Written exercise
Which lines run from the first one up to and including the one with "the wall plane."? Print exactly those.

Given data
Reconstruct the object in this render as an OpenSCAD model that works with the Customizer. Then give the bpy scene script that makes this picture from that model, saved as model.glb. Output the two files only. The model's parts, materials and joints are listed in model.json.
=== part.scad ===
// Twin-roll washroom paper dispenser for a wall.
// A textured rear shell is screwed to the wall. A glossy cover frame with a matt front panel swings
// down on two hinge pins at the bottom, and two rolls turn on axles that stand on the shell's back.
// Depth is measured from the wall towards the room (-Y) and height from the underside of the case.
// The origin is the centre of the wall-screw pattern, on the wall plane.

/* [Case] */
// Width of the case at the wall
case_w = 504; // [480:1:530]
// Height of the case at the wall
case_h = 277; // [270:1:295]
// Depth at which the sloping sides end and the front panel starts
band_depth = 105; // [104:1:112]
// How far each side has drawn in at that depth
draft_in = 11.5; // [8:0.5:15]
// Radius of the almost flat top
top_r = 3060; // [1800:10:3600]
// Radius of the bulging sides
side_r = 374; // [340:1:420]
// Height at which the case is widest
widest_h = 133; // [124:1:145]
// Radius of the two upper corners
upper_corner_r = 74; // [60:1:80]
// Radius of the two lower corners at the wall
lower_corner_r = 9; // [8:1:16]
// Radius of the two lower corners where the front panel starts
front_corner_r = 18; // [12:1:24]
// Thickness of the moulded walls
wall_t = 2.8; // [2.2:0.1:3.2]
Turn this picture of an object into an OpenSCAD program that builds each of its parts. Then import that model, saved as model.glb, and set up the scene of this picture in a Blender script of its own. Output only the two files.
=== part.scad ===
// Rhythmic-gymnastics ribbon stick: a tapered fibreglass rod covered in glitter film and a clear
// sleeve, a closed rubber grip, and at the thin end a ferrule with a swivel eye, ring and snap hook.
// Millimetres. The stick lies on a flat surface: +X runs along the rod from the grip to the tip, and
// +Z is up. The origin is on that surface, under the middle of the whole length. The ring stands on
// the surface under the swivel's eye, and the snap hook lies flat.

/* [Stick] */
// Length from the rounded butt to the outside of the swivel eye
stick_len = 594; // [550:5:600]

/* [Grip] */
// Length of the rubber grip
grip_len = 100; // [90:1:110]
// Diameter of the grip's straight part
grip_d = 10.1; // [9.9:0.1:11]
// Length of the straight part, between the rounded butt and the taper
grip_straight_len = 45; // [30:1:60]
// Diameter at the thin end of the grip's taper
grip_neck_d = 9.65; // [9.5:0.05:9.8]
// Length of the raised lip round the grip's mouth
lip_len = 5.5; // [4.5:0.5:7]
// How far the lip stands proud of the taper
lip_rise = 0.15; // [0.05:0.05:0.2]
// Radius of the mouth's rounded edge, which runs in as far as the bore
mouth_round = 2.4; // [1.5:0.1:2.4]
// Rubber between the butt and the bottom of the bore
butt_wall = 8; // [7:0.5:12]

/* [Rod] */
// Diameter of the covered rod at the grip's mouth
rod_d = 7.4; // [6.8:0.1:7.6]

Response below
Reconstruct the object in this render as an OpenSCAD model that works with the Customizer. Then give the bpy scene script that makes this picture from that model, saved as model.glb. Output the two files only. The model's parts, materials and joints are listed in model.json.
=== part.scad ===
// Twin-roll washroom paper dispenser for a wall.
// A textured rear shell is screwed to the wall. A glossy cover frame with a matt front panel swings
// down on two hinge pins at the bottom, and two rolls turn on axles that stand on the shell's back.
// Depth is measured from the wall towards the room (-Y) and height from the underside of the case.
// The origin is the centre of the wall-screw pattern, on the wall plane.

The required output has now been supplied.